__Instructions for the task__:
Extract the data exactly, missing nothing.

__Dataset section__:
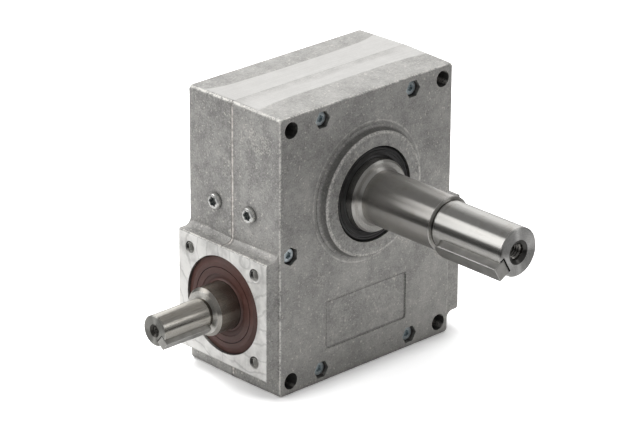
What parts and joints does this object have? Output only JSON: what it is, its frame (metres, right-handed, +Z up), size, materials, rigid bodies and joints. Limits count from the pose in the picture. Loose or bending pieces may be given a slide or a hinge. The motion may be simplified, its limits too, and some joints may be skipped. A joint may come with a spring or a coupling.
{
  "type": "worm gearbox",
  "caption": "Worm gearbox with a split cast housing, square input flanges, keyed worm shaft and keyed output shaft on a round boss.",
  "frame": {"origin": "middle of the flat base, in the parting plane of the two housing halves", "axes": "+Z up from the base, the output shaft leaves along -Y, the worm shaft leaves along -X"},
  "size_m": [0.2145, 0.21, 0.1788],
  "materials": {
    "cast_housing": "grey die-cast metal, mottled, with machined flange, boss and base faces",
    "plated_fasteners": "zinc-plated steel",
    "plated_plugs": "bright zinc-plated steel",
    "ground_shaft": "turned and ground steel",
    "key_steel": "drawn bright steel",
    "bearing_steel": "polished hardened steel",
    "spring_steel": "dark oiled spring steel",
    "cover_steel": "rubber-coated pressed steel",
    "hub_iron": "machined cast iron",
    "wheel_bronze": "machined bronze",
    "black_seal": "black nitrile rubber, moulded",
    "brown_seal": "brown fluoro rubber, moulded"
  },
  "bodies": {
    "housing": {"housing_front": "cast_housing", "housing_rear": "cast_housing", "case_screws": "plated_fasteners", "case_nuts": "plated_fasteners", "dowel_pins": "bearing_steel", "oil_plugs": "plated_plugs", "bore_rings": "spring_steel", "output_seal": "black_seal", "input_seal": "brown_seal", "output_cover": "cover_steel", "tail_cover": "cover_steel", "output_bearing_front_outer": "bearing_steel", "output_bearing_rear_outer": "bearing_steel", "worm_bearing_input_outer": "bearing_steel", "worm_bearing_tail_outer": "bearing_steel"},
    "output": {"output_shaft": "ground_shaft", "output_key": "key_steel", "wheel_key": "key_steel", "wheel_hub": "hub_iron", "worm_wheel_rim": "wheel_bronze", "lock_pins": "bearing_steel", "output_rings": "spring_steel", "output_bearing_front_inner": "bearing_steel", "output_bearing_rear_inner": "bearing_steel"},
    "worm": {"worm_shaft": "ground_shaft", "input_key": "key_steel", "worm_ring": "spring_steel", "worm_bearing_input_inner": "bearing_steel", "worm_bearing_tail_inner": "bearing_steel"},
    "output_front_balls": {"output_bearing_front_balls": "bearing_steel"},
    "output_rear_balls": {"output_bearing_rear_balls": "bearing_steel"},
    "worm_input_balls": {"worm_bearing_input_balls": "bearing_steel"},
    "worm_tail_balls": {"worm_bearing_tail_balls": "bearing_steel"}
  },
  "joints": [
    {"name": "output_spin", "type": "hinge", "parent": "housing", "child": "output", "pos_m": [0, 0, 0.114], "axis": [0, 1, 0], "continuous": true},
    {"name": "worm_spin", "type": "hinge", "parent": "housing", "child": "worm", "pos_m": [0, 0, 0.051], "axis": [1, 0, 0], "continuous": true},
    {"name": "output_front_balls_spin", "type": "hinge", "parent": "housing", "child": "output_front_balls", "pos_m": [0, 0, 0.114], "axis": [0, 1, 0], "continuous": true},
    {"name": "output_rear_balls_spin", "type": "hinge", "parent": "housing", "child": "output_rear_balls", "pos_m": [0, 0, 0.114], "axis": [0, 1, 0], "continuous": true},
    {"name": "worm_input_balls_spin", "type": "hinge", "parent": "housing", "child": "worm_input_balls", "pos_m": [0, 0, 0.051], "axis": [1, 0, 0], "continuous": true},
    {"name": "worm_tail_balls_spin", "type": "hinge", "parent": "housing", "child": "worm_tail_balls", "pos_m": [0, 0, 0.051], "axis": [1, 0, 0], "continuous": true}
  ],
  "couplings": [
    {"joint": "worm_spin", "follows": "output_spin", "ratio": 30},
    {"joint": "output_front_balls_spin", "follows": "output_spin", "ratio": 0.4225},
    {"joint": "output_rear_balls_spin", "follows": "output_spin", "ratio": 0.4225},
    {"joint": "worm_input_balls_spin", "follows": "output_spin", "ratio": 11.766},
    {"joint": "worm_tail_balls_spin", "follows": "output_spin", "ratio": 11.766}
  ]
}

__Full answer__:
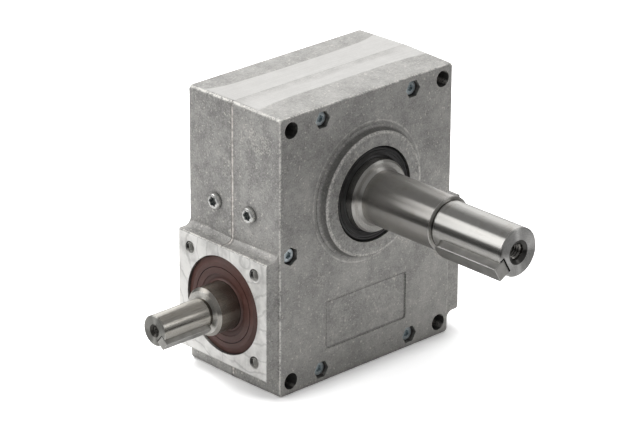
What parts and joints does this object have? Output only JSON: what it is, its frame (metres, right-handed, +Z up), size, materials, rigid bodies and joints. Limits count from the pose in the picture. Loose or bending pieces may be given a slide or a hinge. The motion may be simplified, its limits too, and some joints may be skipped. A joint may come with a spring or a coupling.
{
  "type": "worm gearbox",
  "caption": "Worm gearbox with a split cast housing, square input flanges, keyed worm shaft and keyed output shaft on a round boss.",
  "frame": {"origin": "middle of the flat base, in the parting plane of the two housing halves", "axes": "+Z up from the base, the output shaft leaves along -Y, the worm shaft leaves along -X"},
  "size_m": [0.2145, 0.21, 0.1788],
  "materials": {
    "cast_housing": "grey die-cast metal, mottled, with machined flange, boss and base faces",
    "plated_fasteners": "zinc-plated steel",
    "plated_plugs": "bright zinc-plated steel",
    "ground_shaft": "turned and ground steel",
    "key_steel": "drawn bright steel",
    "bearing_steel": "polished hardened steel",
    "spring_steel": "dark oiled spring steel",
    "cover_steel": "rubber-coated pressed steel",
    "hub_iron": "machined cast iron",
    "wheel_bronze": "machined bronze",
    "black_seal": "black nitrile rubber, moulded",
    "brown_seal": "brown fluoro rubber, moulded"
  },
  "bodies": {
    "housing": {"housing_front": "cast_housing", "housing_rear": "cast_housing", "case_screws": "plated_fasteners", "case_nuts": "plated_fasteners", "dowel_pins": "bearing_steel", "oil_plugs": "plated_plugs", "bore_rings": "spring_steel", "output_seal": "black_seal", "input_seal": "brown_seal", "output_cover": "cover_steel", "tail_cover": "cover_steel", "output_bearing_front_outer": "bearing_steel", "output_bearing_rear_outer": "bearing_steel", "worm_bearing_input_outer": "bearing_steel", "worm_bearing_tail_outer": "bearing_steel"},
    "output": {"output_shaft": "ground_shaft", "output_key": "key_steel", "wheel_key": "key_steel", "wheel_hub": "hub_iron", "worm_wheel_rim": "wheel_bronze", "lock_pins": "bearing_steel", "output_rings": "spring_steel", "output_bearing_front_inner": "bearing_steel", "output_bearing_rear_inner": "bearing_steel"},
    "worm": {"worm_shaft": "ground_shaft", "input_key": "key_steel", "worm_ring": "spring_steel", "worm_bearing_input_inner": "bearing_steel", "worm_bearing_tail_inner": "bearing_steel"},
    "output_front_balls": {"output_bearing_front_balls": "bearing_steel"},
    "output_rear_balls": {"output_bearing_rear_balls": "bearing_steel"},
    "worm_input_balls": {"worm_bearing_input_balls": "bearing_steel"},
    "worm_tail_balls": {"worm_bearing_tail_balls": "bearing_steel"}
  },
  "joints": [
    {"name": "output_spin", "type": "hinge", "parent": "housing", "child": "output", "pos_m": [0, 0, 0.114], "axis": [0, 1, 0], "continuous": true},
    {"name": "worm_spin", "type": "hinge", "parent": "housing", "child": "worm", "pos_m": [0, 0, 0.051], "axis": [1, 0, 0], "continuous": true},
    {"name": "output_front_balls_spin", "type": "hinge", "parent": "housing", "child": "output_front_balls", "pos_m": [0, 0, 0.114], "axis": [0, 1, 0], "continuous": true},
    {"name": "output_rear_balls_spin", "type": "hinge", "parent": "housing", "child": "output_rear_balls", "pos_m": [0, 0, 0.114], "axis": [0, 1, 0], "continuous": true},
    {"name": "worm_input_balls_spin", "type": "hinge", "parent": "housing", "child": "worm_input_balls", "pos_m": [0, 0, 0.051], "axis": [1, 0, 0], "continuous": true},
    {"name": "worm_tail_balls_spin", "type": "hinge", "parent": "housing", "child": "worm_tail_balls", "pos_m": [0, 0, 0.051], "axis": [1, 0, 0], "continuous": true}
  ],
  "couplings": [
    {"joint": "worm_spin", "follows": "output_spin", "ratio": 30},
    {"joint": "output_front_balls_spin", "follows": "output_spin", "ratio": 0.4225},
    {"joint": "output_rear_balls_spin", "follows": "output_spin", "ratio": 0.4225},
    {"joint": "worm_input_balls_spin", "follows": "output_spin", "ratio": 11.766},
    {"joint": "worm_tail_balls_spin", "follows": "output_spin", "ratio": 11.766}
  ]
}